Sanguine observers may contend that the consolidation of democracy can in time undercut the appeal of extremism. After all, Pakistan’s increasingly vibrant civil society is providing peaceful channels for registering grievances. As Pakistani academic Adil Najam has written, activist media and a new generation of social justice-minded musicians are imbuing society—and particularly its young members—with greater “voice.”

But, the democracy-undercuts-extremism argument overstates the strength of Pakistani democracy. While democracy in the country is certainly becoming more robust, it remains highly fragile—and vulnerable to the predations of militancy.

Despite all the recent achievements of Pakistan’s civilian-led democracy, the military remains the country’s most powerful institution. It wields veto power over security and defense policy, boasts a vast economic empire rarely subjected to scrutiny, and enjoys considerable operational impunity—thanks to a clause in the constitution that prevents high courts from challenging its actions. Critically, it is the military, and the broader security establishment in which it resides, that regards some Pakistani militant groups as useful for state interests—and therefore refuses to crack down on them.

At its core, Pakistan’s democratization is about processes more than principles. Power is being decentralized, and free elections are becoming more common. Yet aside from some token gestures, precious little has been done to strengthen minority rights, pluralism, or tolerance—core democratic values in critically short supply in Pakistan. There has also been little done to narrow Pakistan’s stark class divides, which have institutionalized economic inequalities.

A small Pakistani elite—comprised mainly of wealthy agricultural landholders but increasingly of affluent urbanites as well—lives lavishly, but the majority of Pakistanis live in poverty, with limited access to land, water, and energy (the 18th Amendment, which is meant to facilitate better service delivery, has done little to address this problem).

Thanks in part to high defense and debt servicing budgets, the Pakistani state has never, to this day, made a genuine effort to invest in the health, education, and well-being of its citizens (most other developing world democracies—including India—have made better efforts to do so). Finally, there has been little done—whether through police reform, swifter and fairer justice, or other legal correctives—to better protect average people from violence and other scourges.

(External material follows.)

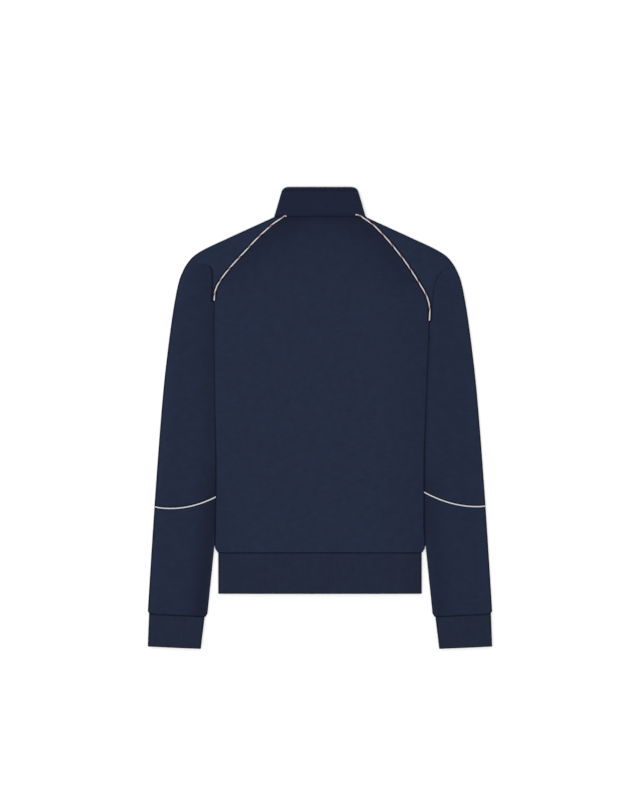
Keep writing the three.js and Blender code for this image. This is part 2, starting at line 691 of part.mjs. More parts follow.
// Collar: a stand collar of two layers, from one zip edge round the neck to the other. Its lower edge is sewn
// to the neckline and its upper edge is free. Each half is taken from the zip to the centre back.
const BACK_COLLAR = [
  { seamX: 74.5, topX: 64.4, topY: 400.6 },
  { seamX: 69, topX: 60.6, topY: 403.4 },
  { seamX: 61, topX: 55, topY: 404.5 },
  { seamX: 42, topX: 38, topY: 404.5 },
  { seamX: 20, topX: 18, topY: 404.5 },
];
const COLLAR_SHARES = [0, 0.04, 0.5, 0.96, 1];
const COLLAR_LOFT = 0.9;
function collarStations() {
  const half = FRONT_COLLAR.slice(0, -1).map((row) => ({ ...row, degrees: -90 }));
  const neckPoint = FRONT_COLLAR[FRONT_COLLAR.length - 1];
  for (const degrees of [-55, 0, 55]) half.push({ ...neckPoint, seamX: 80.5, degrees });
  const atBack = { seamY: COLLAR_SEAM_Y + SEAM / 2, degrees: 90 };
  for (const row of BACK_COLLAR) half.push({ ...row, ...atBack });
  const centre = { seamX: 0, topX: 0, topY: COLLAR_TOP_Y, sign: 1, ...atBack };
  const oneSide = (sign) => half.map((row) => ({ ...row, sign }));
  return [...oneSide(-1), centre, ...oneSide(1).reverse()];
}

function buildCollar() {
  const stations = collarStations();
  const faces = COLLAR_SHARES.map((share) => {
    const atEnd = share === 0 || share === 1;
    return stations.map((s) => {
      const x = s.sign * mix(s.seamX, s.topX, share);
      const y = mix(s.seamY, s.topY, share);
      if (s.degrees === -90) {
        return { outer: [x, y, 0], inner: [x, y, RIB_CLOTH] };
      }
      if (s.degrees === 90) {
        const z = RIB_PRESSED + COLLAR_LOFT * rise((70 - Math.abs(x)) / 40);
        return { outer: [x, y, z - (atEnd ? 1.2 : 0)], inner: [x, y, z - RIB_CLOTH] };
      }
      const nose = foldPoint(x, s.sign, s.degrees, RIB_CLOTH);
      return { outer: [nose.outer.x, y, nose.outer.z], inner: [nose.inner.x, y, nose.inner.z] };
    });
  });
  return clothWall(faces.map((row) => row.map((p) => p.outer)), faces.map((row) => row.map((p) => p.inner)));
}

// A round cord along a smooth curve through points.
function cordGeometry(points, radius, steps) {
  const section = new THREE.Shape();
  for (let i = 0; i < PIPING_SIDES; i++) {
    const angle = ((i + 0.5) / PIPING_SIDES) * 2 * Math.PI;
    const [x, y] = [radius * Math.cos(angle), radius * Math.sin(angle)];
    if (i === 0) section.moveTo(x, y);
    else section.lineTo(x, y);
  }
  section.closePath();
  const path = new THREE.CatmullRomCurve3(points, false, 'centripetal');
  return new THREE.ExtrudeGeometry(section, { steps, bevelEnabled: false, extrudePath: path });
}

// Raglan piping: lies in the seam between the back and the sleeve. Its upper end hooks over the collar seam.
const PIPING_SEAT = 0.1; // centre of the cord above the cloth beside it
function buildRaglanPiping(side) {
  const { raglan } = side.lines;
  const onCollar = RIB_PRESSED + COLLAR_LOFT * rise(0.2) + RAGLAN_PIPING_R + SEAM;
  const inSeam = PRESSED + SLEEVE_LOFT + PIPING_SEAT;
  const points = side.pipingHook.map((p) => new THREE.Vector3(side.sign * p.x, p.y, onCollar));
  for (const y of levels(COLLAR_SEAM_Y, [{ to: side.armpitY + 3, step: 12 }])) {
    points.push(new THREE.Vector3(side.sign * raglan(y), y, inSeam));
  }
  return cordGeometry(points, RAGLAN_PIPING_R, 34);
}

// Forearm piping: lies in the seam across the sleeve, from the body's side to round the sleeve's outer fold.
function buildForearmPiping(side) {
  const { forearm, bodyEdge } = side.lines;
  const startX = bodyEdge(-140) + 0.8;
  const seamY = forearm(235);
  const endX = silhouette(forearm(290));
  const row = sleeveRow(sleeveRowAt(side, seamY), CLOTH, SLEEVE_LOFT).filter((p) => p.layer === 1);
  const surface = row.map((p) => ({ y: p.outer.x, x: p.outer.z }));
  const heightAt = curve(surface.filter((p, i) => i === 0 || p.y > surface[i - 1].y + 0.01));
  const points = [];
  const zones = [
    { to: startX + 12, step: 6 },
    { to: endX - 8, step: 14 },
  ];
  for (const x of [startX, ...levels(startX, zones)]) {
    points.push(new THREE.Vector3(side.sign * x, forearm(x), heightAt(x) + 0.25));
  }
  const round = [
    { in: 2.2, z: PRESSED + 0.2 },
    { in: 0.5, z: PRESSED - 0.7 },
    { in: -0.3, z: PRESSED / 2 },
  ];
  for (const r of round) points.push(new THREE.Vector3(side.sign * (endX - r.in), forearm(endX), r.z));
  return cordGeometry(points, FOREARM_PIPING_R, 26);
}

// Zip: two tapes behind the front edges, the closed teeth, the box at the hem, and the slider at the top.
const TAPE = { innerX: 3.4, outerX: 15, low: RIB_CLOTH + SEAM, thickness: 1 };
const TEETH = { halfWidth: 2.9, low: 2.75, high: 4.5 };
const BOX = { halfWidth: 4.6, height: 11, low: 1.9, high: 4.7, slot: 0.3 };
const SLIDER = {
  halfWidth: 4.4,
  topY: 345,
  length: 11,
  shoulder: 5,
  outerLow: 1.9,
  outerHigh: 2.5,
  innerLow: 4.7,
  innerHigh: 5.2,
};
const SLIDER_POST = { halfWidth: 1.3, length: 3.6 };
const BRIDGE = { halfWidth: 0.9, fromY: 337.6, toY: 344, leg: 0.8, thickness: 0.5, low: 0.1 };
const PULL = {
  pivotY: 341.4,
  pivotZ: 1.25,
  length: 27,
  halfWidth: 2.9,
  eyeHalf: 1.3,
  eyeLength: 5.4,
  bar: 0.8,
};
const PULL_TIP = { halfWidth: 2.4, corner: 0.9, taper: 7 };
const ZIP_BOTTOM_Y = HEM_BOTTOM_Y + 1;
const ZIP_TOP_Y = FRONT_COLLAR_TOP_Y - 1;

function boxAt(x, y, z) {
  const geometry = new THREE.BoxGeometry(x[1] - x[0], y[1] - y[0], z[1] - z[0]);
  return geometry.translate((x[0] + x[1]) / 2, (y[0] + y[1]) / 2, (z[0] + z[1]) / 2);
}

// Cloth tape: behind one front edge, from the hem to the top of the collar.
function buildZipTape(sign) {
  const x = sign < 0 ? [-TAPE.outerX, -TAPE.innerX] : [TAPE.innerX, TAPE.outerX];
  return boxAt(x, [ZIP_BOTTOM_Y, ZIP_TOP_Y], [TAPE.low, TAPE.low + TAPE.thickness]);
}

// Closed teeth: one bar from the box up into the slider, where it ends short of the slider's post.
function buildZipTeeth() {
  const low = ZIP_BOTTOM_Y + BOX.height + SEAM;
  const high = SLIDER.topY - SLIDER_POST.length - SEAM;
  return boxAt([-TEETH.halfWidth, TEETH.halfWidth], [low, high], [TEETH.low, TEETH.high]);
}

// Joins overlapping closed geometries into one.
const wasm = await Module();
wasm.setup();
function joined(geometries) {
  const solids = geometries.map((geometry) => {
    const bare = new THREE.BufferGeometry();
    bare.setAttribute('position', geometry.toNonIndexed().getAttribute('position'));
    const merged = mergeVertices(bare);
    const vertProperties = merged.getAttribute('position').array;
    const triVerts = new Uint32Array(merged.index.array);
    return new wasm.Manifold(new wasm.Mesh({ numProp: 3, vertProperties, triVerts }));
  });
  const mesh = solids.reduce((whole, solid) => whole.add(solid)).getMesh();
  const geometry = new THREE.BufferGeometry();
  geometry.setAttribute('position', new THREE.Float32BufferAttribute(mesh.vertProperties, 3));
  geometry.setIndex([...mesh.triVerts]);
  return geometry;
}

// Retainer box at the foot of the zip: two plates with a wall between them, open to the tapes at its sides.
function buildZipBox() {
  const y = [ZIP_BOTTOM_Y, ZIP_BOTTOM_Y + BOX.height];
  const x = [-BOX.halfWidth, BOX.halfWidth];
  const inside = TAPE.innerX - BOX.slot;
  return joined([
    boxAt(x, y, [BOX.low, TAPE.low - BOX.slot]),
    boxAt(x, y, [TAPE.low + TAPE.thickness + BOX.slot, BOX.high]),
    boxAt([-inside, inside], y, [BOX.low, BOX.high]),
  ]);
}

// Slider: two plates held by a post above the teeth, with a bridge for the pull on the outer one.
function buildZipSlider() {
  const low = SLIDER.topY - SLIDER.length;
  const wide = [-SLIDER.halfWidth, SLIDER.halfWidth];
  const narrow = [-SLIDER.halfWidth * 0.8, SLIDER.halfWidth * 0.8];
  const postX = [-SLIDER_POST.halfWidth, SLIDER_POST.halfWidth];
  const postY = [SLIDER.topY - SLIDER_POST.length, SLIDER.topY];
  const bridgeX = [-BRIDGE.halfWidth, BRIDGE.halfWidth];
  const legZ = [BRIDGE.low, SLIDER.outerHigh];
  const plates = [
    [SLIDER.outerLow, SLIDER.outerHigh],
    [SLIDER.innerLow, SLIDER.innerHigh],
  ];
  return joined([
    ...plates.map((z) => boxAt(wide, [low + SLIDER.shoulder, SLIDER.topY], z)),
    ...plates.map((z) => boxAt(narrow, [low, SLIDER.topY], z)),
    boxAt(postX, postY, [SLIDER.outerLow, SLIDER.innerHigh]),
    boxAt(bridgeX, [BRIDGE.fromY, BRIDGE.fromY + BRIDGE.leg], legZ),
    boxAt(bridgeX, [BRIDGE.toY - BRIDGE.leg, BRIDGE.toY], legZ),
    boxAt(bridgeX, [BRIDGE.fromY, BRIDGE.toY], [BRIDGE.low, BRIDGE.low + BRIDGE.thickness]),
  ]);
}

// Pull: a flat metal tab whose eye goes round the slider's bridge. It hinges on the eye's upper bar.
function buildZipPull() {
  const { halfWidth, length, eyeHalf, eyeLength, bar } = PULL;
  const top = bar / 2;
  const tip = top - length;
  const outline = new THREE.Shape();
  outline.moveTo(-halfWidth, top);
  outline.lineTo(-halfWidth, tip + PULL_TIP.taper);
  outline.lineTo(-PULL_TIP.halfWidth, tip + PULL_TIP.corner);
  outline.lineTo(-PULL_TIP.halfWidth + PULL_TIP.corner, tip);
  outline.lineTo(PULL_TIP.halfWidth - PULL_TIP.corner, tip);
  outline.lineTo(PULL_TIP.halfWidth, tip + PULL_TIP.corner);
  outline.lineTo(halfWidth, tip + PULL_TIP.taper);
  outline.lineTo(halfWidth, top);
  outline.closePath();
  const eye = new THREE.Path();
  eye.moveTo(-eyeHalf, top - bar);
  eye.lineTo(eyeHalf, top - bar);
  eye.lineTo(eyeHalf, top - bar - eyeLength);
  eye.lineTo(-eyeHalf, top - bar - eyeLength);
  eye.closePath();
  outline.holes.push(eye);
  const geometry = new THREE.ExtrudeGeometry(outline, { depth: bar, bevelEnabled: false });
  return geometry.translate(0, PULL.pivotY, PULL.pivotZ - bar / 2);
}

addPiece('back_panel', buildBackPanel(), NAVY);
addPiece('front_panel_left', buildFrontPanel(LEFT), NAVY);
addPiece('front_panel_right', buildFrontPanel(RIGHT), NAVY);
addPiece('sleeve_upper_left', buildSleeveUpper(LEFT), NAVY);
addPiece('sleeve_upper_right', buildSleeveUpper(RIGHT), NAVY);
addPiece('sleeve_lower_left', buildSleeveLower(LEFT), NAVY);
addPiece('sleeve_lower_right', buildSleeveLower(RIGHT), NAVY);
addPiece('cuff_left', buildCuff(LEFT), RIB_NAVY);
addPiece('cuff_right', buildCuff(RIGHT), RIB_NAVY);
addPiece('hem_band', buildHemBand(), RIB_NAVY);
addPiece('collar', buildCollar(), NAVY);
addPiece('raglan_piping_left', buildRaglanPiping(LEFT), WHITE, 0.7);
addPiece('raglan_piping_right', buildRaglanPiping(RIGHT), WHITE, 0.7);
addPiece('forearm_piping_left', buildForearmPiping(LEFT), WHITE, 0.7);
addPiece('forearm_piping_right', buildForearmPiping(RIGHT), WHITE, 0.7);
addPiece('zip_tape_left', buildZipTape(-1), ZIP_NAVY);
addPiece('zip_tape_right', buildZipTape(1), ZIP_NAVY);
addPiece('zip_teeth', buildZipTeeth(), ZIP_NAVY, 0.5);
addPiece('zip_box', buildZipBox(), ZIP_NAVY, 0.5);
addPiece('zip_slider', buildZipSlider(), METAL, 0.35, 0.9);
addPiece('zip_pull', buildZipPull(), METAL, 0.35, 0.9);

export default jacket;
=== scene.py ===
import math

import bmesh
import bpy
import numpy as np
from mathutils import Matrix, Vector


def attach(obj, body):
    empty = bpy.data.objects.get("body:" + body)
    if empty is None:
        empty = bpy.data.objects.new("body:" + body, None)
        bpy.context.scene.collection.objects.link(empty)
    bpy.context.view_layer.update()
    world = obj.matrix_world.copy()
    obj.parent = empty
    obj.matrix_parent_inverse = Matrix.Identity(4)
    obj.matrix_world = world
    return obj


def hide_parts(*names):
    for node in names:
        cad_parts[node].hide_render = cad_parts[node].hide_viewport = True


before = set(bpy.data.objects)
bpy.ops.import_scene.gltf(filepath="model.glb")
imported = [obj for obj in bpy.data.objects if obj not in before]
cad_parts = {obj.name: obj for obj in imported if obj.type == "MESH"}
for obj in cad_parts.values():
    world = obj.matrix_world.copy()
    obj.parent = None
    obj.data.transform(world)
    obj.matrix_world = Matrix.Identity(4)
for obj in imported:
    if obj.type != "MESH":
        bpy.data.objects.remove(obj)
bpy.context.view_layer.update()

# The floor: a plain white sweep under the jacket, which lies flat on it with its back up.
# Two soft boxes, overhead and at the upper left, and an even white surround light it.
FLOOR_HALF_WIDTH = 12
FLOOR_CLEARANCE = 0.0002


def new_material(name):
    """A new material, with its nodes, its links and its principled shader."""
    material = bpy.data.materials.new(name)
    material.use_nodes = True
    nodes = material.node_tree.nodes
    return material, nodes, material.node_tree.links, nodes["Principled BSDF"]


def placed(name, shape, material):
    """Makes an object of a bmesh and puts it in the scene."""
    mesh = bpy.data.meshes.new(name)
    shape.to_mesh(mesh)
    shape.free()
    mesh.materials.append(material)
    piece = bpy.data.objects.new(name, mesh)
    bpy.context.scene.collection.objects.link(piece)
    return piece


def set_inputs(node, values):
    """Sets a node's inputs by their names."""
    for name, value in values.items():
        node.inputs[name].default_value = value


sweep = bmesh.new()
bmesh.ops.create_grid(sweep, x_segments=2, y_segments=2, size=FLOOR_HALF_WIDTH)
bmesh.ops.translate(sweep, verts=sweep.verts, vec=(0, 0, -FLOOR_CLEARANCE))
white_sweep, _, _, paint = new_material("white_sweep")
set_inputs(paint, {"Base Color": (0.93, 0.93, 0.93, 1), "Roughness": 0.9})
placed("floor", sweep, white_sweep)

surround = bpy.data.worlds.new("even_white")
surround.use_nodes = True
set_inputs(surround.node_tree.nodes["Background"], {"Color": (1, 1, 1, 1), "Strength": 0.7})
bpy.context.scene.world = surround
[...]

This failure to advance democratic principles, to provide basic services on a large scale, and to offer any semblance of proper justice enables extremist ideologies—and those who act on them in violent ways—to entrench themselves comfortably in society.

Conclusion

In effect, Pakistan is radicalizing faster than it is democratizing. And there is little reason to think democratization will catch up anytime soon—especially if public opinion is any indication. A Pew poll released on the eve of last year’s election found that 56 percent of Pakistani Muslims would prefer “a leader with a strong hand” over a democratic government (only 29 percent preferred democracy—the lowest figure among the nearly 40 countries surveyed). Significantly, young Pakistanis—a dominant demographic, given that two thirds of the population is under the age of 30—have also demonstrated considerable displeasure with democracy. In one recent poll, more of them supported military rule or sharia law than democracy.

So long as the Pakistani state continues to sponsor militant groups (or, at best, looks the other way), to refuse to take more robust legal action against extremists, to tolerate school curricula with hardline messages, and to willingly accept funding from its close Saudi Arabian ally, which is often used to support hardline Wahhabi and Deobandi Islam, then radicalization will continue apace.

Pakistan’s worsening militancy problem does not only threaten Pakistani lives and the country’s long-elusive stability. It also jeopardizes Pakistan’s democratic progress—one of the few bright spots for a country that has seemingly suffered so many more tragedies than triumphs in recent years.